In celebration of the Christmas season, especially where pyrotechnics are concerned, there is a great participatory nature lurking in humans that cannot be satisfied nor mollified by mere beholding.
Exploding fireworks may be beautiful and exhilarating to behold. But it is far from being a mere spectator sport. There is no way you can designate a particular place and time for these things. We correct ourselves. You can. But it is not half the fun.
You know where the fun is? Just wait around for Christmas Eve and New Year's Eve and you will realize that exploding fireworks after actually everywhere, far too sweeping and widespread for any law to gather under any beneficient embrace.

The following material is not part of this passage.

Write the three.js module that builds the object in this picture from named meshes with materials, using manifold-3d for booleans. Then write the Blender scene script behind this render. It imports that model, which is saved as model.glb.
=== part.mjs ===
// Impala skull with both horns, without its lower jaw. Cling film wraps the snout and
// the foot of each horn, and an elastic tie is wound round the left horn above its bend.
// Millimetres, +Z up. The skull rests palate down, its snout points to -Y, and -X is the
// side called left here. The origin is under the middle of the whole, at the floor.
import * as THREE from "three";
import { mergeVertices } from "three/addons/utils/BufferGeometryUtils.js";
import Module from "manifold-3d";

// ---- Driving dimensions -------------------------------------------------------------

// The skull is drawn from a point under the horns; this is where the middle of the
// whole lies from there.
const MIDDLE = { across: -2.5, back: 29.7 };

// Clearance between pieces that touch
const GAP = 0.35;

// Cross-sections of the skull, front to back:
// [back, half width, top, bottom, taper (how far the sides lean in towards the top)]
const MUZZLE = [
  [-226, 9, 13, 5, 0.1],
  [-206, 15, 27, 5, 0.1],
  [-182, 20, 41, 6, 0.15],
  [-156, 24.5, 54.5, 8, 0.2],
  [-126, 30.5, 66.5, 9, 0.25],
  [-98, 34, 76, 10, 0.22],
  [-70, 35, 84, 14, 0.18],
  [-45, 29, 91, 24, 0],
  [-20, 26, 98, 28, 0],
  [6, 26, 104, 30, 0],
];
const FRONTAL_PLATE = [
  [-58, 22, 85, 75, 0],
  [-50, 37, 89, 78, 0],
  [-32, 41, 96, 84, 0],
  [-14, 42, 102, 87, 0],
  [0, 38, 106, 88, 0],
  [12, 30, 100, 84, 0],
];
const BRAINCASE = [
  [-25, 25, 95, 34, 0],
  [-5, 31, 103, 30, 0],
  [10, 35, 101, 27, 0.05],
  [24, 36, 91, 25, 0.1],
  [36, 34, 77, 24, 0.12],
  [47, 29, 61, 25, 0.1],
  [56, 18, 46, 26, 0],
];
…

Not even the thought of physical injury or even death can temper the urge as it rises deep within the nature of humans to get excitement as much from ecstatic pleasure as it is from serious danger.
We are all for safety from harm. But we should also be prudent enough not to levy anything that can only be observed more in the breach. Undermining the law undermines the social fabric in ways more dangerous than physical harm from fireworks.
Impractical laws, or practical laws that cannot be practically enforced only serves to project the weakness of such laws. In the long run, they only serve to bring to the fore our weaknesses rather than our strengths.
Perhaps better ways can be found to ensure that physical harm from fireworks do not reach catastrophic levels while at the same time allowing people to give vent to their inherent nature to celebrate that which deserves to be celebrated.